One Future At A Time said...

@Patti, sorry it's taken so long to get back to ya, it's very busy on my side of the boat today, so I haven't had much time afforded to me to talk.

My adoptive family now, it's like walking on eggshells. There is always this constant tension of unspoken uneasiness because we are SO different.

I detest the fact my parents don't understand and lack the skills to change their thinking. They, don't like the fact that I didn't turn out to be a socialite CEO.

There is much more to my adoptive story of course including abuse at my adoptive parent's hands and other issues that come into play.

So today, yes, it's theres that unspoken tension that has been there since I was a child.

As I spoke before, (And Im not a doctor) I say indulge your curiosity into your child's deeper historical background and try to introduce that background in a way that she may not be able to vocalize but emotionalize with.


*Peach* said...

Thanks for writing about finding the real you! From another adoptee who is on that same journey ~ Peach

Lisa said...

I totally agree that as adoptive parents we need to know as much as possible about our kids roots. They are extremely important.

Even though it's not safe for my daughters to talk or visit with their family of origin we still talk about them constantly. No topic is off limits. When it is safe for them to talk with their families I will be the first person to support them in the journey. J has pictures and she's allowed to look at them anytime she wants. I don't have pictures of SK's family but I am searching and will leave no stone unturned.
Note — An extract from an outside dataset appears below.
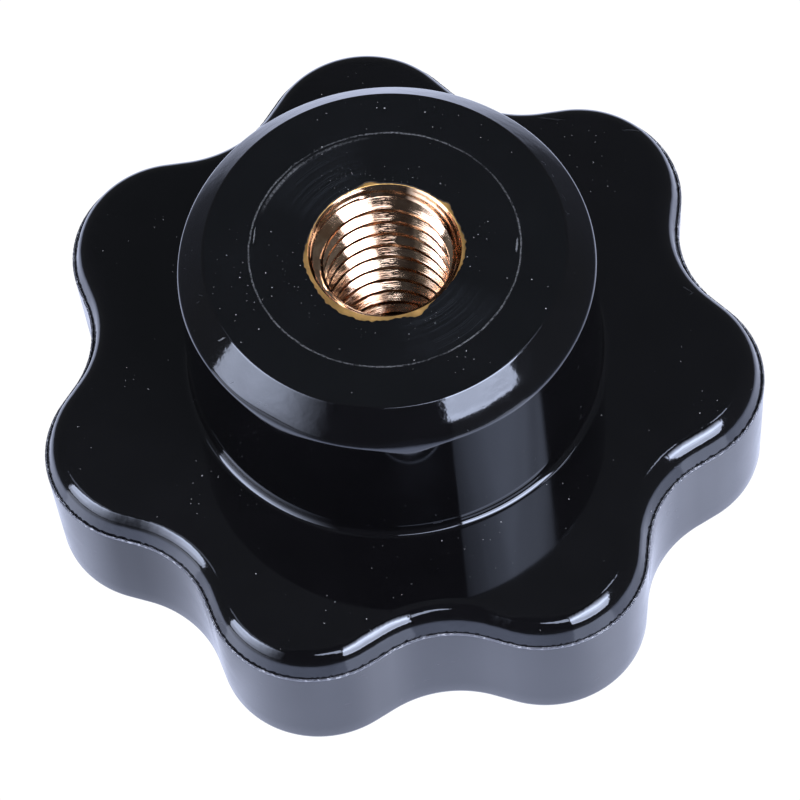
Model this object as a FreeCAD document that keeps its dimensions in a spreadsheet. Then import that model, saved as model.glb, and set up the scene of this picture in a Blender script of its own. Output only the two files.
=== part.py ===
import FreeCAD, Part
import os
import Sketcher
from FreeCAD import Placement, Vector
from math import acos, atan2, cos, hypot, pi, radians, sin, tan

# Star knob: one thermoset moulding with seven grip lobes and a hub, and a brass bush moulded into it.
# The knob lies hub up. Z runs up the thread axis, and the origin is on that axis in the flat underside.
# The first lobe points along +X. All lengths are millimetres and all angles are degrees.

# Driving sizes
SIZES = {
    # star plate
    "lobe_count": 7,
    "outer_diameter": 50.0,        # over the tips of the lobes
    "valley_depth": 3.9,           # from the circle over the tips down to the bottom of a valley
    "lobe_radius": 7.2,            # rounding of a lobe tip, seen in plan
    "flank_length": 1.5,           # straight stretch between a lobe arc and a valley arc
    "face_height": 11.15,          # upper face of the star above the underside
    "bead_radius": 1.35,           # rounded upper edge of the star
    "land_height": 0.5,            # upright land between the rounded edge and the parting line
    "parting_step": 0.42,          # how far the upper mould half stands back at the parting line
    "wall_draft": 2.5,             # taper of the side wall below the parting line
    "foot_chamfer": 0.3,           # eased lower edge
    # hub
    "overall_height": 24.6,
    "hub_diameter": 27.9,          # at the rim, just under the chamfer
    "hub_face_diameter": 24.2,     # flat clamping face inside the chamfer
    "hub_chamfer_height": 2.0,
    "hub_draft": 0.5,
    "hub_root_round": 0.55,        # fillet between the hub and the star's upper face
    "rim_round": 0.3,              # rounding of the rim, below the chamfer
    # brass bush, moulded in
    "nose_diameter": 11.4,         # collar that shows in the hub face
    "nose_length": 2.0,
    "nose_setback": 0.15,          # brass end lies this far below the hub face
    "barrel_diameter": 14.0,
    "barrel_chamfer": 0.5,
    "bush_length": 22.4,           # from the bush's lower end up to the hub face
    "waist_diameter": 11.8,        # groove that locks the bush against pulling out
    "waist_width": 3.0,
    "waist_height": 12.0,          # middle of that groove above the underside
    "knurl_count": 24,
    "knurl_depth": 0.5,
    # thread
    "thread_diameter": 10.0,
    "thread_pitch": 1.5,
    "thread_depth": 18.3,          # full wall of the hole, below the brass end
    "mouth_diameter": 10.2,        # countersink at the brass end
    "drill_point": 118.0,          # cone left by the drill at the bottom of the hole
}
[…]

Thank you for reminding all of us that we need to be mindful. And above all....accepting.

Ericka said...

oh my gosh michael.
your story is so haunting and thankfully here.
i found your blog from a blog of a blog of a blog..........
our family will know tomorrow if we are matched with two little ones in foster care.
i need to spend more time with your blog......

Anonymous said...

I recently came accross your blog and have been reading along. I thought I would leave my first comment. I dont know what to say except that I have enjoyed reading. Nice blog. I will keep visiting this blog very often.